[Requirement]: Every line below that holds the string "context" should be copied out.
○ ○ ○ ○ ○ ○ ○
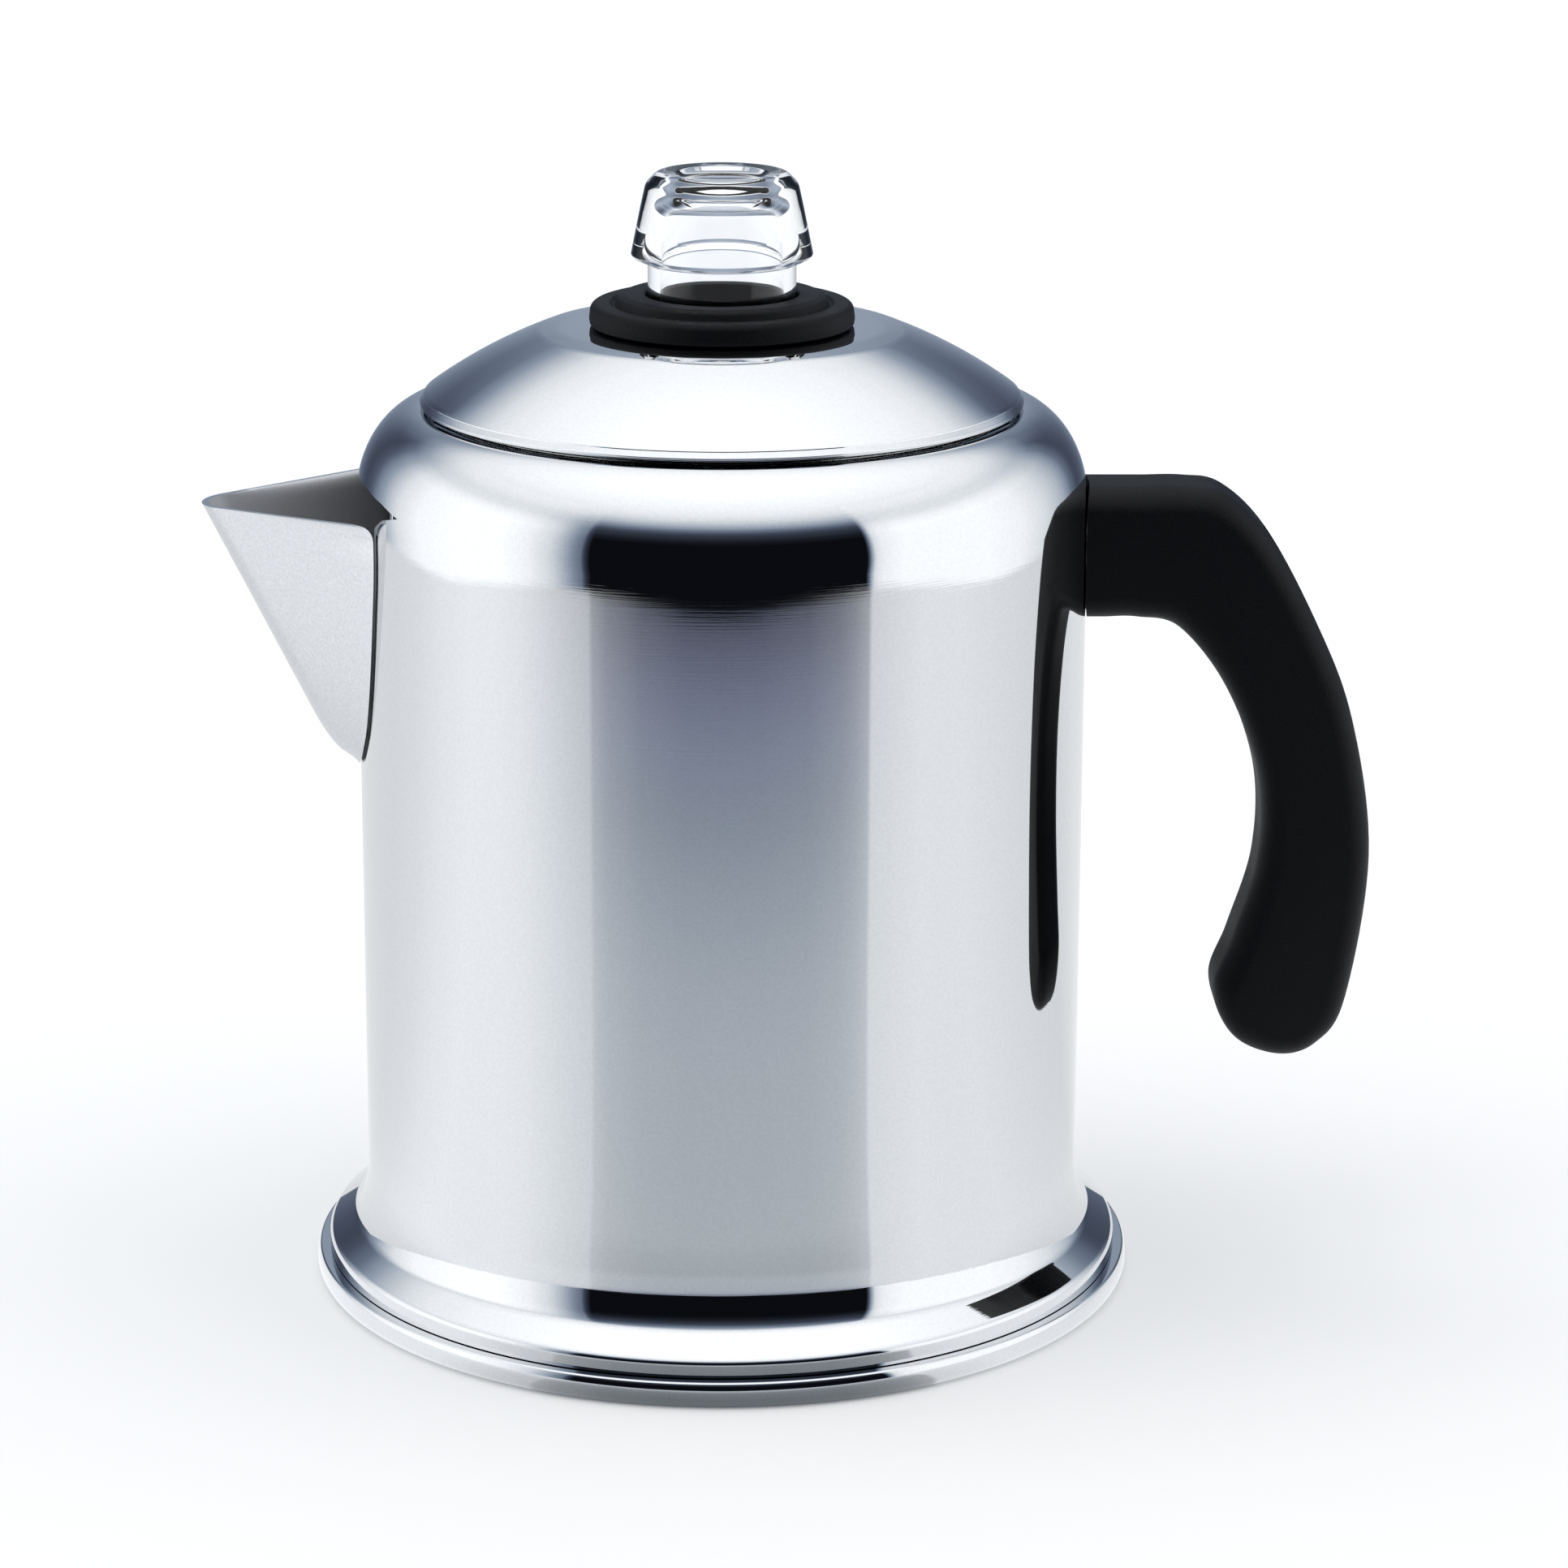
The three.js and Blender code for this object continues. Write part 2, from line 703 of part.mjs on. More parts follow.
// Clear knob: a flared head with a dished top on a hollow neck that carries the lugs.
function knob() {
  const profile = [
    [KNOB_NECK, KNOB_BOTTOM],
    [KNOB_NECK, 207.7],
    [17.1, 208.5],
    [17.7, 209.1],
    [17.4, 211.9],
    [16.6, 215.6],
    [15.9, 219.1],
    [15.1, 221.6],
    ...arc(12, 221.9, KNOB_TOP - 221.9, 20, 90, 2),
    [10, KNOB_TOP],
    [9, 224.1],
    [0, 223.7],
    [0, 220.1],
    [9.4, 219.9],
    [10.6, 218],
    [11, 212],
    [KNOB_BORE, 207],
    [KNOB_BORE, KNOB_BOTTOM],
  ];
  const start = profile.findIndex(([radius]) => radius === 0);
  const fromAxis = [...profile.slice(start + 1), ...profile.slice(0, start + 1)];
  const lug = lugSector(LUG_RADIUS, LUG_BOTTOM, LUG_TOP, LUG_SPREAD);
  const bore = drum(KNOB_BORE + 0.5, LUG_BOTTOM - 1, LUG_TOP + 1, COARSE);
  const lugs = aroundAxis(lug, LUGS).subtract(bore);
  return revolve(fromAxis, MEDIUM).add(lugs);
}

// ---- Assembly ----

addPiece("pot_shell", potShell(), satinSteel);
addPiece("base_plate", basePlate(), polishedSteel);
addPiece("heat_disc", heatDisc(), aluminium);
addPiece("base_cap", baseCap(), satinSteel);
addPiece("spout", spout(), satinSteel);
addPiece("handle", handle(), blackPlastic);
addPiece("handle_boss", handleBoss(), innerSteel);
addPiece("handle_washer", handleWasher(), innerSteel);
addPiece("handle_screw", handleScrew(), innerSteel);
addPiece("pump_tube", pumpTube(), innerSteel);
addPiece("pump_foot", pumpFoot(), innerSteel);
addPiece("valve_seat", valveSeat(), innerSteel);
addPiece("valve_disc", valveDisc(), innerSteel);
addPiece("basket_stop", basketStop(), innerSteel);
addPiece("basket_sleeve", basketSleeve(), innerSteel);
addPiece("basket_cup", basketCup(), innerSteel);
addPiece("spreader_plate", spreaderPlate(), innerSteel);
addPiece("spreader_hub", spreaderHub(), innerSteel);
addPiece("lid_dome", lidDome(), polishedSteel);
addPiece("lid_skirt", lidSkirt(), innerSteel);
addPiece("lid_collar", lidCollar(), blackPlastic);
addPiece("lock_ring", lockRing(), innerSteel);
addPiece("knob", knob(), clearPlastic);

export default group;
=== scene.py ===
"""Looks of the stovetop percolator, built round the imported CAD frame.

Shapes are worked out in millimetres and scaled to metres when a mesh is made. +Z is up, the spout
points to -X and the handle to +X. Turned pieces are closed profiles of (radius, height, fillet) corners.
Each fine piece stands for one CAD node, is named after it and rides on that node's body.
"""

import json
import math

import bmesh
import bpy
from mathutils import Matrix, Vector


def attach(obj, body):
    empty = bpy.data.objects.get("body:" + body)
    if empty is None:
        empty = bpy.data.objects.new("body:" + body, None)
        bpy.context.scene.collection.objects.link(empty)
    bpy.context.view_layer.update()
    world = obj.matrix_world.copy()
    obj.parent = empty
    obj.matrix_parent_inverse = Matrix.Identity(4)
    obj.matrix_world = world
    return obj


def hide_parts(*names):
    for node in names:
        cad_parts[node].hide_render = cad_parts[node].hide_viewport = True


MM = 0.001

# Pot
BODY_RADIUS = 72.5
SHEET = 1.0
BASE_RADIUS = 83.3
BASE_HEIGHT = 5.3
FLARE_START = 23.5
BAND_BOTTOM = 5.5
SHOULDER_START = 160.3
SHOULDER_REACH = 13.5
SHOULDER_TOP = 179.1
NECK_RADIUS = 54.5
NECK_ROLL = 3.0
NECK_BOTTOM = 170.5

# The flare from the wall down to its band: (arc radius or straight length, turn in degrees)
FLARE_MOVES = [(25, 20.5), (14, 7.0), (3.5, 30), (4.5, 0), (2.0, -57.5)]

# The base's rolled rim from its top down and under, in the same way, and how far it reaches out
BASE_ROLL = [(0.5, -65), (4.9, -25), (0.5, 0), (2.4, -90), (4.9, 0)]
BASE_ROLL_REACH = 0.91

# Spout: its sheet, how its rim rises towards the wall, its gap to the wall, its rounded top corner, and
# the material slot of its inside
SPOUT_SHEET = 1.2
SPOUT_RIM_RISE = 0.04
SPOUT_GAP = 0.5
SPOUT_CORNER = 3.0
INSIDE_SLOT = 1
# Its levels from the rim down: height, nose, nose radius, half width where it meets the wall
SPOUT_LEVELS = [
    (159.3, -103.2, 8.5, 28.0),
    (151.1, -99.05, 10.3, 28.0),
    (141.1, -94.0, 12.5, 26.7),
    (131.1, -89.0, 14.6, 25.0),
    (123.1, -84.95, 16.4, 23.0),
    (117.1, -81.95, 17.7, 20.6),
    (114.1, -80.3, 17.6, 18.4),
    (111.1, -78.3, 16.0, 15.6),
    (109.5, -76.8, 13.5, 13.4),
    (108.5, -75.2, 10.0, 11.2),
    (107.9, -73.6, 7.0, 8.6),
]

# Slot in the wall behind the spout: (half width, height) round its top, then it follows the spout down
SLOT_TOP = [(0.0, 166.5), (20.0, 166.3), (30.0, 165.3), (37.0, 163.9), (31.0, 162.3), (27.2, 159.9)]
SLOT_SIDE_TOP = 157.1
SLOT_SIDE_BOTTOM = 111.0
SLOT_SIDE_STEP = 2.0
SLOT_MARGIN = 0.9
SLOT_FOOT = (6.0, 109.8)

# Handle, with its screw: the depths of the counterbore and the head, and the radii of the holes
HANDLE_WIDTH = 23.0
HANDLE_EDGE = 5.0
HANDLE_CROWN = 7.0
HANDLE_TOP = 163.7
HANDLE_UNDERSIDE = 137.2
HANDLE_ROOT = 58.0
HANDLE_OUTLINE = [
    (84.0, HANDLE_TOP),
    (92.0, HANDLE_TOP),
    (99.5, 162.2),
    (108.4, 153.7),
    (118.4, 136.0),
    (126.3, 115.9),
    (130.6, 87.8),
    (126.8, 57.8),
    (121.2, 48.2),
    (113.3, 45.6),
    (104.1, 49.4),
    (99.8, 59.2),
    (103.2, 69.7),
    (107.9, 86.3),
    (107.6, 104.3),
    (100.9, 122.4),
    (91.1, 135.0),
    (82.6, HANDLE_UNDERSIDE),
    (76.0, HANDLE_UNDERSIDE),
]
SCREW_HEIGHT = 150.4
SCREW_SEAT = 101.0
SCREW_HEAD = 102.6
SCREW_HOLE = 2.3
BOSS_POCKET = 6.1
COUNTERBORE = 4.1

# Lid
LID_SPHERE = 100.0
LID_SPHERE_CENTRE = 100.8
LID_SPHERE_START = 36.0
LID_HOLE = 18.0
LID_SHEET = 0.9
LID_RADIUS = 59.6
LID_EDGE = 179.9
LID_BEVEL = 0.8
LID_SEAT = 194.8

# Inner parts: pump stem, basket and spreader
STEM_RADIUS = 4.8
STEM_BORE = 4.0
STEM_BOTTOM = 19.0
STEM_TOP = 192.5
SLEEVE_BORE = 5.3
FINE_HOLE = 0.85
SPREADER_HOLE = 0.75
BASKET_ROWS = (103.5, 107.0)
HOLES_IN_ROW = 48

# Facets round a full turn
TURN = 256
SMALL_TURN = 96
SHARP = math.radians(32)


# ---- Lines in the (radius, height) plane ----


def arc(x, z, radius, start, end, steps, height=None):
    """Points of a circular or elliptical arc; angles in degrees."""
    height = radius if height is None else height
    angles = [math.radians(start + (end - start) * i / steps) for i in range(steps + 1)]
    return [(x + radius * math.cos(a), z + height * math.sin(a)) for a in angles]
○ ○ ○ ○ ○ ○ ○
[Result of the task]:
        bpy.context.scene.collection.objects.link(empty)
    bpy.context.view_layer.update()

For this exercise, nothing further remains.